Excess Returns
The War No One Can Price | The Weekly Wrap – 3/22/2026
Most Important Insight
Financial markets are currently operating under a state of 'willful ignorance' regarding geopolitical risk, where war probabilities remain unpriced until the moment of conflict, creating a dangerous disconnect between low spot volatility and record-high volatility premiums.
Most Original Insight
Biotech investing should be structurally reclassified as a 'portfolio of options' rather than traditional equity, requiring a valuation model based entirely on probabilistic drug development outcomes rather than discounted cash flows.
Key Points
- Markets consistently fail to price geopolitical escalations in advance, as evidenced by the delayed reaction to the Ukraine conflict and current tensions.
- The spread between implied volatility and the VIX is at historic highs, indicating that while the market appears calm, the cost of hedging against tail risks is extremely elevated.
- Current options dealer gamma positioning is so fragile that a minor 2% to 3% decline in broad equities could trigger a mechanical VIX spike to the 40 level.
- The Federal Reserve is trapped in a 'path of least embarrassment' policy framework, struggling to balance oil-driven inflation against the resulting demand destruction.
- A fundamental macro regime shift has occurred where stock-bond correlations have flipped, permanently breaking the diversification benefits of the traditional 60/40 portfolio.
- The 'Awesome Portfolio' strategy is presented as the necessary evolution for non-stationary markets, emphasizing diversification across distinct economic regimes rather than asset classes.
- Options expiration (OPEX) cycles have become the primary tactical turning points for market direction and volatility regime shifts in 2026.
- Oil shocks are currently acting as a dual-threat to the economy, simultaneously fueling headline inflation while acting as a regressive tax that destroys consumer demand.
Investment Implications
| Asset / Sector / Instrument | Action | Source | Notes |
|---|---|---|---|
| Long-dated Equity Hedges | BUY | explicit | The shift from short-term to longer-term hedging is necessary to protect against unpriced geopolitical 'black swan' events. |
| VIX / Long Volatility | BUY | implicit | Dealer positioning suggests a massive volatility expansion is likely upon even a minor market pullback. |
| Biotech Sector | BUY | implicit | Recommended as a 'bag of options' where returns are driven by probabilistic drug pipeline successes rather than macro factors. |
| Crude Oil | HOLD | implicit | Prices are caught between inflationary supply shocks and the demand destruction the Fed is forced to navigate. |
| 60/40 Portfolio | SELL | implicit | The flip in stock-bond correlations has rendered this traditional diversification strategy ineffective in the current regime. |
Hang on a sec…
- The assertion that a 2-3% market drop would automatically spike the VIX to 40 is highly speculative; while gamma can accelerate moves, such a magnitude of VIX expansion typically requires a systemic liquidity crisis or a major exogenous shock.

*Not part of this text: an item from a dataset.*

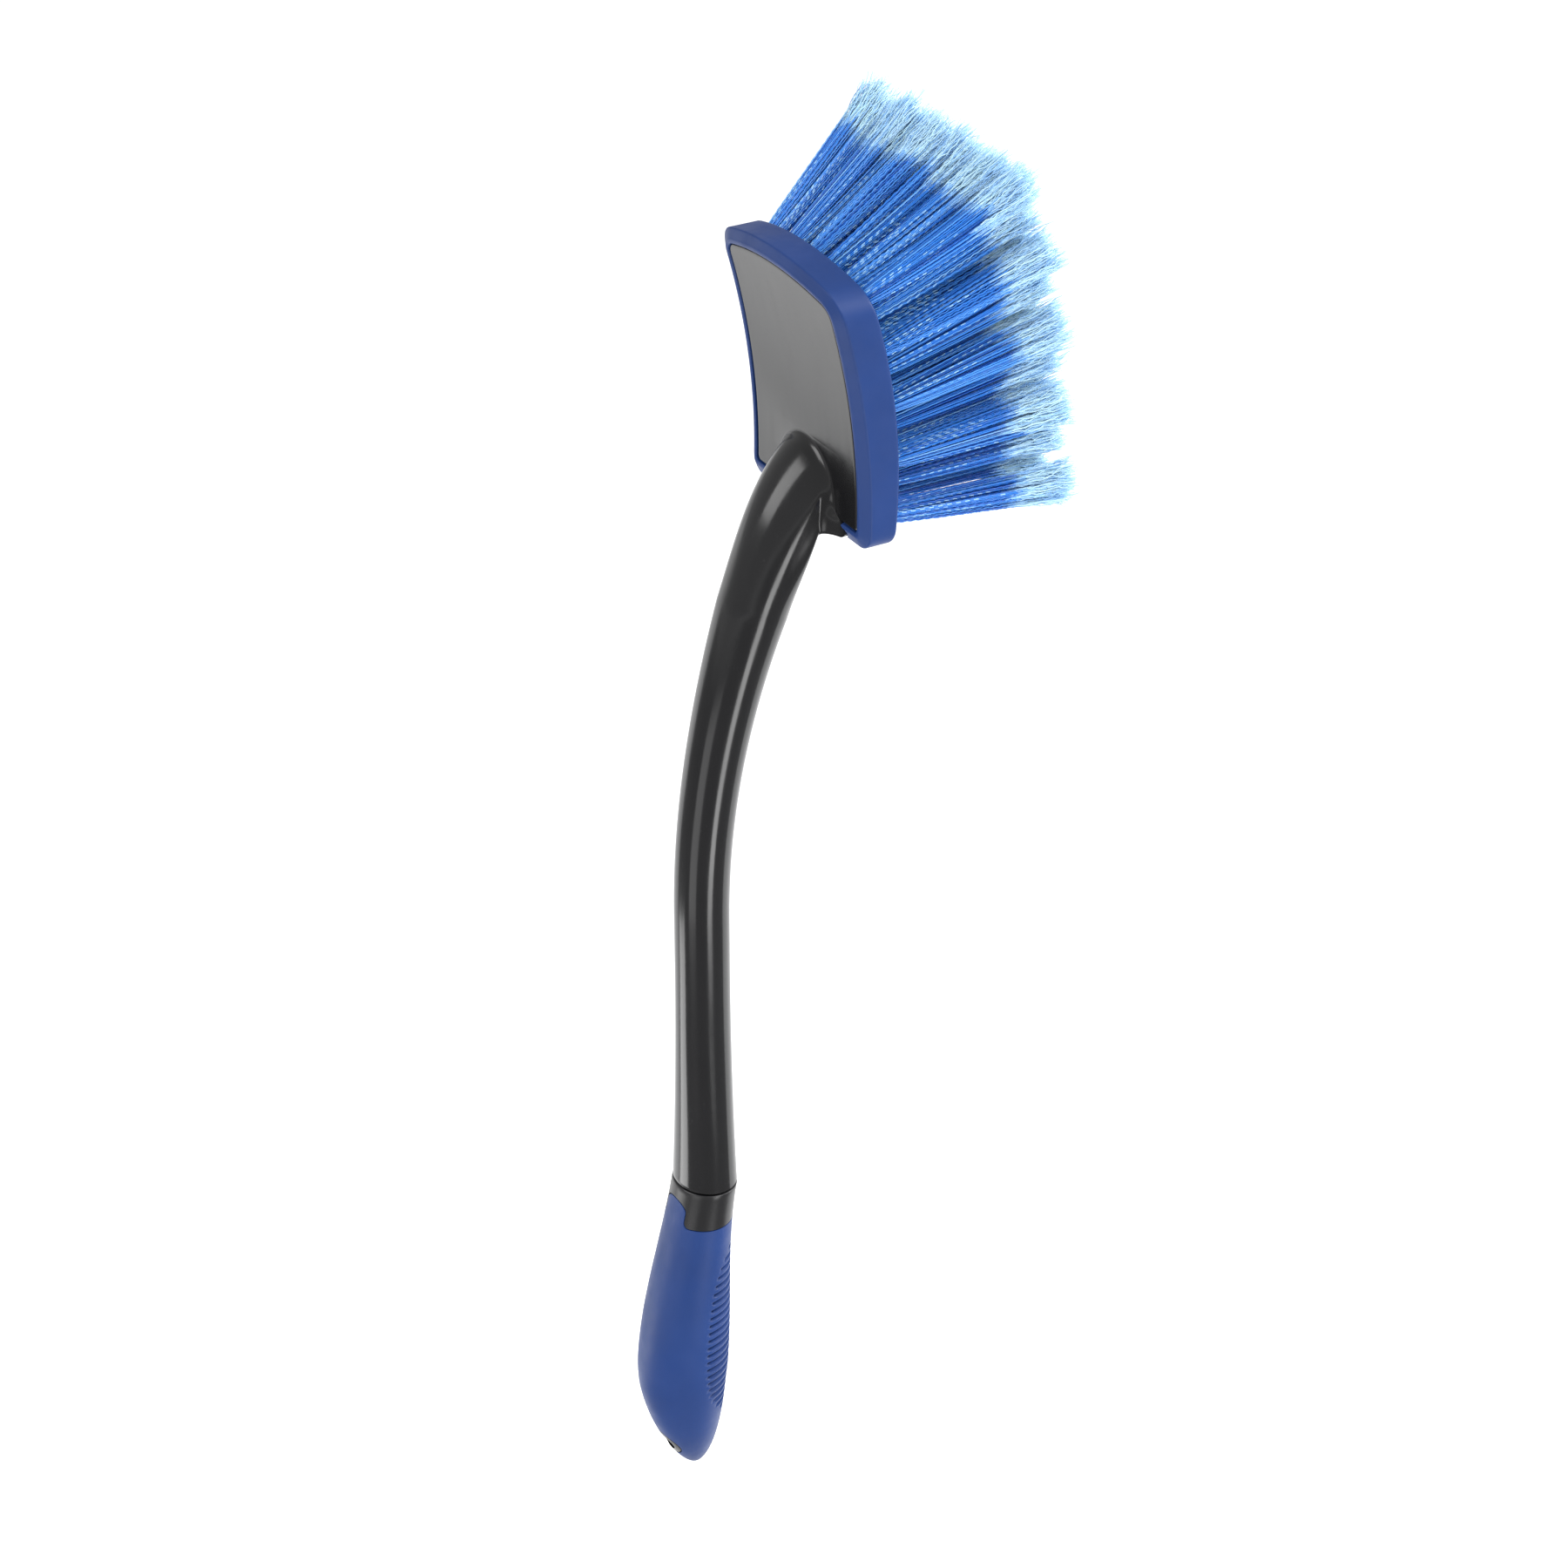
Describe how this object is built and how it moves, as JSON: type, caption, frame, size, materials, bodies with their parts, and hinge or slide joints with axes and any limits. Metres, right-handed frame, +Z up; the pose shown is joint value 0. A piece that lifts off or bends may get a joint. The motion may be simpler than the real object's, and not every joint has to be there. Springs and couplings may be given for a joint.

- The 'path of least embarrassment' theory for Fed policy oversimplifies central bank decision-making into a psychological game, ignoring the rigorous data-dependent frameworks and legal mandates that govern interest rate paths.
- Classifying the entire biotech sector as merely a 'bag of options' ignores the fundamental value of established commercial revenue, manufacturing infrastructure, and platform technologies that provide a valuation floor independent of binary clinical trial results.